談話会
Colloquium

Chengchao Yuan (Penn State)
Galaxy and SMBH mergers in the era of multi-messenger astrophysics
Recently, the coincident detection of gravitational waves (GWs) and electromagnetic (EM) counterpart from binary neutron star mergers heralds a new era of multi-messenger astronomy. Beginning in 2012-2013 by the discovery of the cosmic high-energy neutrino background, neutrino astrophysics also plays an important and indispensable part in the future multi-messenger analyses. In this talk, I’ll focus on the neutrino and EM emissions from two important candidates, galaxy mergers and super-massive black hole mergers, for the next generation neutrino and GW detectors, e.g. IceCube-Gen2 and LISA. I’ll show that our results together with future detections can be used to elucidate the evolution and the physical mechanism of these sources in greater details.

Yutaka Hirai (RIKEN)
Enrichment of Heavy Elements in Dwarf Galaxies and the Milky Way
Abundances of heavy elements in metal-poor stars help us understand their astrophysical sites and evolutionary histories of galaxies. High-dispersion spectroscopic observations have identified that abundances of neutron-capture elements such as Sr, Ba, and Eu show star-to-star scatters in extremely metal-poor stars in the Milky Way while there is an increasing trend toward lower metallicity in the abundance of Zn. However, their astrophysical sites and the enrichment in galaxies are not well understood. Here I will show the enrichment of heavy elements of dwarf galaxies and the Milky Way using N-body/smoothed particle hydrodynamics simulations.
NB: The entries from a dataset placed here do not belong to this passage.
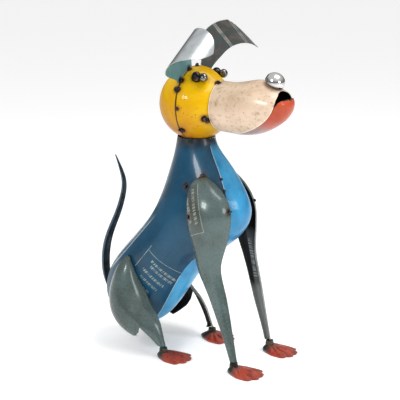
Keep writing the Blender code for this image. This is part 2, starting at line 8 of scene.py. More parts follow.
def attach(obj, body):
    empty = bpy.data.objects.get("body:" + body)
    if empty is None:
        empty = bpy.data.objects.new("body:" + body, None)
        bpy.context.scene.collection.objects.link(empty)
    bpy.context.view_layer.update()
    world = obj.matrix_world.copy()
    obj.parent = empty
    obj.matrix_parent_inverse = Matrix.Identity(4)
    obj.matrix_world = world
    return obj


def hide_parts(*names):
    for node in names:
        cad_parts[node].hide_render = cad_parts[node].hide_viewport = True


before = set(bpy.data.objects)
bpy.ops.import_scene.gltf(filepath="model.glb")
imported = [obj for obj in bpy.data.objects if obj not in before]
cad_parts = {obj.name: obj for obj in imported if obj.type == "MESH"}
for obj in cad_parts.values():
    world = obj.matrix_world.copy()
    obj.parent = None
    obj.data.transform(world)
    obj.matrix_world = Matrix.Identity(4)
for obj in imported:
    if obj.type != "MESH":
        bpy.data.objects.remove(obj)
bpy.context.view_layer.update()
print("frame loaded,", len(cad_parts), "sheets and lumps")

sheetWork = {"mergeWithin": 0.00002, "quadBend": 38, "quadSkew": 70, "rayStart": 0.00002, "sameSide": 0.35,
             "sidePull": 0.004, "alongSkin": 0.8, "smoothLevels": 2}


def letGo():
    if bpy.context.mode != "OBJECT":
        bpy.ops.object.mode_set(mode="OBJECT")
    bpy.ops.object.select_all(action="DESELECT")


def takeUp(piece):
    letGo()
    piece.select_set(True)
    bpy.context.view_layer.objects.active = piece


def editAll(piece, mode="VERT"):
    takeUp(piece)
    bpy.ops.object.mode_set(mode="EDIT")
    bpy.ops.mesh.select_mode(type=mode)
    bpy.ops.mesh.select_all(action="SELECT")


def applied(piece, kind, **settings):
    takeUp(piece)
    step = piece.modifiers.new(kind.lower(), kind)
    for key, value in settings.items():
        setattr(step, key, value)
    bpy.ops.object.modifier_apply(modifier=step.name)


def mergedCopy(node, name):
    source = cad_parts[node]
    piece = bpy.data.objects.new(name, source.data.copy())
    piece.data.name = name
    piece.data.materials.clear()
    bpy.context.scene.collection.objects.link(piece)
    editAll(piece)
    bpy.ops.mesh.remove_doubles(threshold=sheetWork["mergeWithin"])
    takeUp(piece)
    if piece.data.has_custom_normals:
        bpy.ops.mesh.customdata_custom_splitnormals_clear()
    return piece


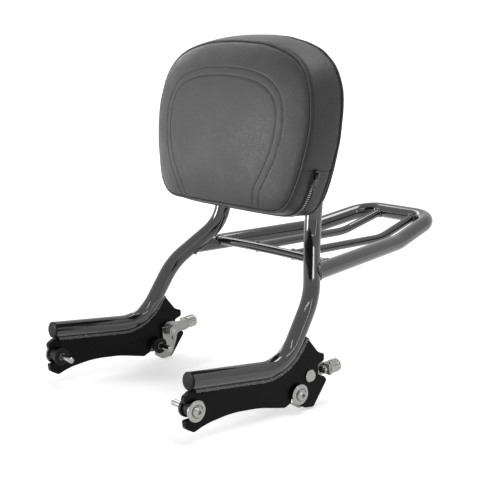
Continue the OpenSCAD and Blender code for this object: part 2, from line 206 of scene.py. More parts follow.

The results suggest that binary neutron star mergers can contribute to the enrichment of Sr, Ba, and Eu for [Fe/H] 􏰀 < −2. Likewise, this study finds that ejecta from supernovae by low-mass progenitors can form stars with high [Zn/Fe] and [Sr/Ba] ratios. In this talk, I will also discuss relationships among abundances of elements, kinematics of stars, and the Milky Way formation.

Kohei Hayashi (Tohoku U.)
The Galactic dwarf galaxy as a constraint on the nature of dark matter
Dark matter is now known to be the vital ingredient for the growth of structure in the Universe, while its nature remains a mystery. The dwarf galaxies are excellent laboratories to study the nature of dark matter as they are largely dark-matter dominated systems. In particular, revealing their dark matter distributions is of importance in testing dark matter models. This is because different dark matter models predict different dark matter density profiles. In this work, we estimate the dark matter distributions in the eight luminous dwarf satellites through our dynamical analysis of their stellar-kinematic data. Then we find the diversity of the inner slopes in their dark matter halos. Interestingly, this diversity can be explained if we consider the impact of baryonic feedback on the central dark matter densities, which depends largely on the ratio of stellar-to-halo mass as predicted by recent Lambda cold dark matter and hydrodynamical simulations. Thus, to set constraint on the nature of dark matter, it is necessary to look at much fainter dwarfs, namely ultra-faint dwarfs, which are believed to have held original dark matter density profiles.
In this talk, I will present our effort to characterize the dark matter distributions of dwarf galaxies with current spectrographs. Then, I will discuss the feasibility and future prospects for this dark matter study with Subaru-PFS survey.